Oh, and if we missed you favorite memorization technique, there's still time to chime in with the comments below! Thanks for reading!


  1. Which of these memorization techniques do you think are specific to singers? For example, memorization for pianists seems quite different from memorization for singers, and both of those seem quite different from memorization for violinists. And all of those seem different from studying for a chemistry test or a history test.
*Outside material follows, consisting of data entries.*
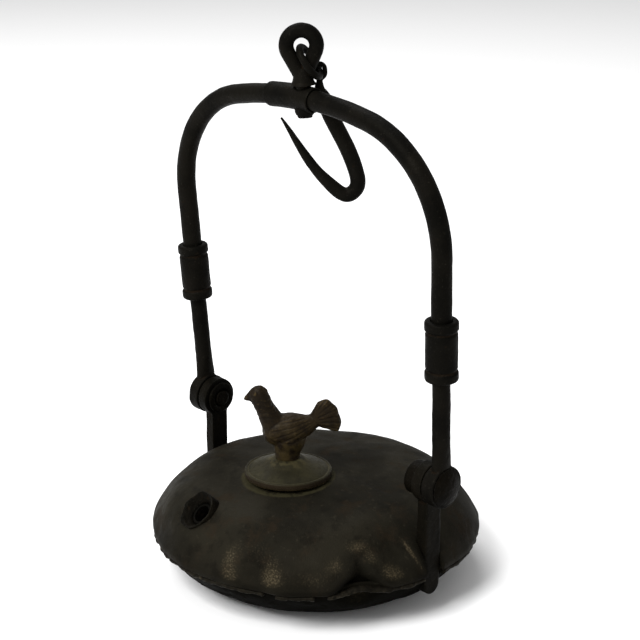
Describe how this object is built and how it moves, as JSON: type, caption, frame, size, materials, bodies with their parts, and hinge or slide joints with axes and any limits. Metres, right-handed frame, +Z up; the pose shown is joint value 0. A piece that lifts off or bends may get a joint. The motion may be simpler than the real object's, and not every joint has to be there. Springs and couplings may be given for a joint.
{
  "type": "oil lamp",
  "caption": "Closed hanging oil lamp with a pillow-shaped iron font, screw filler cap with a hen finial, swinging bail, swivel eye, link and hook.",
  "frame": {"origin": "centre of the flat base of the font, on the surface that the lamp stands on", "axes": "+Z up; the wick points towards -Y; the bail's rivets lie along X"},
  "size_m": [0.1318, 0.115, 0.1903],
  "materials": {
    "font_iron": "hammered iron sheet with dark oil patina, worn bright along the rim",
    "forged_iron": "forged iron, dark patina with brown rust in the recesses",
    "bail_iron": "forged round bar, smooth dark patina",
    "hook_iron": "forged iron, hammered, dark patina",
    "braze": "dull old braze",
    "cap_brass": "tarnished brass, nearly black in the recesses",
    "finial_bronze": "cast bronze with brown patina, rubbed on the high spots",
    "washer_leather": "oil-soaked leather"
  },
  "bodies": {
    "root": {"font_top_shell": "font_iron", "font_bottom_shell": "font_iron", "seam_braze": "braze", "filler_neck": "cap_brass", "wick_collar": "font_iron", "wick_tube": "cap_brass", "lug_right": "forged_iron", "lug_left": "forged_iron", "pivot_rivet_right": "forged_iron", "pivot_rivet_left": "forged_iron", "rivet_burr_right": "forged_iron", "rivet_burr_left": "forged_iron"},
    "bail": {"bail_arch": "bail_iron", "crown_boss": "bail_iron", "collar_left": "bail_iron", "collar_right": "bail_iron", "bail_arm_left": "bail_iron", "bail_arm_right": "bail_iron"},
    "swivel": {"swivel_eye": "forged_iron", "swivel_burr": "forged_iron"},
    "link": {"hook_link": "forged_iron"},
    "hook": {"hook": "hook_iron"},
    "washer": {"cap_washer": "washer_leather"},
    "cap": {"filler_cap": "cap_brass", "cap_plug": "cap_brass", "rooster": "finial_bronze", "rooster_rivet": "cap_brass"}
  },
  "joints": [
    {"name": "bail_swing", "type": "hinge", "parent": "root", "child": "bail", "pos_m": [0, 0, 0.0475], "axis": [1, 0, 0], "range_deg": [-90, 86]},
    {"name": "swivel_turn", "type": "hinge", "parent": "bail", "child": "swivel", "pos_m": [0.003, -0.00789, 0.16624], "axis": [0, -0.0663, 0.9978], "range_deg": [-12, 25]},
    {"name": "link_swing", "type": "hinge", "parent": "swivel", "child": "link", "pos_m": [0.00466, -0.00684, 0.17726], "axis": [0.68, 0.467, 0.5652], "range_deg": [0, 30]},
    {"name": "hook_swing", "type": "hinge", "parent": "link", "child": "hook", "pos_m": [0.00422, -0.00228, 0.17402], "axis": [0.7314, -0.6805, -0.0452], "range_deg": [0, 40]},
    {"name": "cap_lift", "type": "slide", "parent": "root", "child": "washer", "axis": [0, 0, 1], "range_m": [0, 0.012]},
    {"name": "cap_turn", "type": "hinge", "parent": "washer", "child": "cap", "pos_m": [0, -0.013, 0.04], "axis": [0, 0, 1], "range_deg": [0, 2160]}
  ],
  "couplings": [
    {"joint": "cap_lift", "follows": "cap_turn", "m_per_rad": 0.00031831}
  ]
}
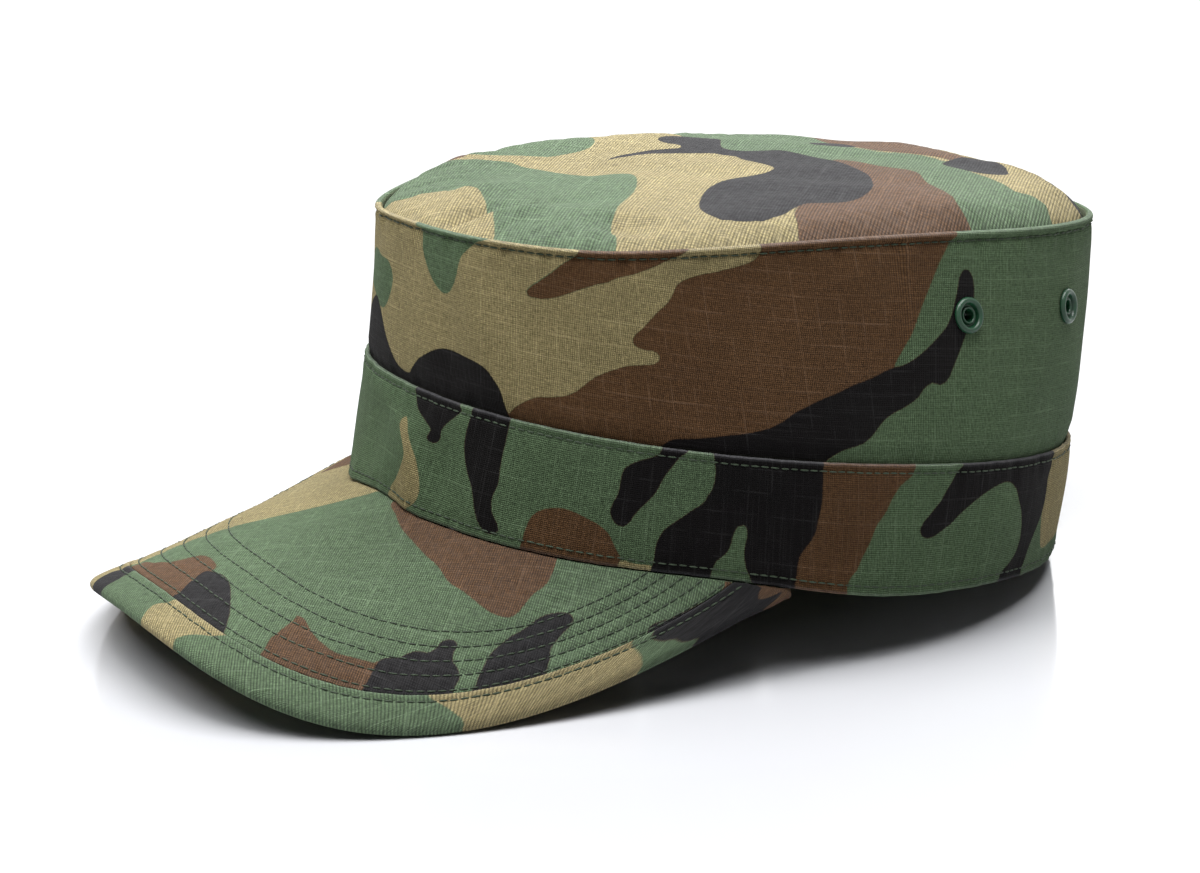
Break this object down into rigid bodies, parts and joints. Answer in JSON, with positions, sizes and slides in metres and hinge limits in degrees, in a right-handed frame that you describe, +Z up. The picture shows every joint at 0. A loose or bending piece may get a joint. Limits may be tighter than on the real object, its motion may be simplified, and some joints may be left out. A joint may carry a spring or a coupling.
{
  "type": "cloth field cap with peak",
  "caption": "Flat-topped cloth field cap with an oval crown, a doubled band, a bound peak and ventilation eyelets, in woodland camouflage.",
  "frame": {"origin": "middle of the cap's bounding box, on the surface that it stands on", "axes": "+Z up, the peak points to -Y, the wearer's left is +X"},
  "size_m": [0.181, 0.2898, 0.1131],
  "materials": {
    "woodland_cloth": "matt ripstop cotton, woodland camouflage print of mid green, khaki, brown and near black",
    "sewing_thread": "dark green spun thread, slight sheen",
    "eyelet_paint": "glossy dark green paint on pressed metal"
  },
  "bodies": {
    "root": {"crown_top": "woodland_cloth", "crown_side": "woodland_cloth", "band": "woodland_cloth", "visor": "woodland_cloth", "visor_binding": "woodland_cloth", "eyelet_left_front": "eyelet_paint", "eyelet_left_rear": "eyelet_paint", "eyelet_right_front": "eyelet_paint", "eyelet_right_rear": "eyelet_paint"}
  },
  "joints": []
}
    1. I came up with a line when doing the Translation videos: "Text is our unique province as singers." Memorization of texts is usually the hardest part of memorization of music for singers, and it is something that no other instrument has to deal with. Furthermore, memorization comes up far more often for singers than for instrumentalists. The only time that an instrumentalist memorizes is to perform a major solo in a concert setting - for example, a concerto with an orchestra. But think about those ratios for a minute: One soloist per 65 orchestra members. None of the orchestra members are performing memorized, and solo players are pretty rare. Chamber music is rarely done memorized, too.

      Memorization for a singer is more like a preacher memorizing a sermon, or a speaker at a conference. I'm pretty sure that the text element winds up accessing an additional part of the brain.

      Compared to chemistry and history? I'd say it's probably similar, but from the other direction. Those would access only the language-specific areas of the brain, whereas memorization for singing would access the language areas *and* the music areas.

      But I'm no scientist. :)

      I am, however, reading a fascinating book right now called the Power of Habit, by Charles Duhigg, who just stressed how important it is for students to take piano lessons and sports in order to build up their self-discipline, or their "willpower" skill. If it is lacking at an early age, it won't be there when studying for tests needs to happen later. The student will "use up" their willpower reserve after only a few minutes if untrained by something like music. The long practice hours of music, however, prime the student to excel in other areas.

      This book is totally a contender for a later book review. :)

    2. Cool -- thanks! Sounds like an interesting book.

      I would say that one other difference for instrumentalists is the heavily kinesthetic element of memorization (such as for a pianist, for example).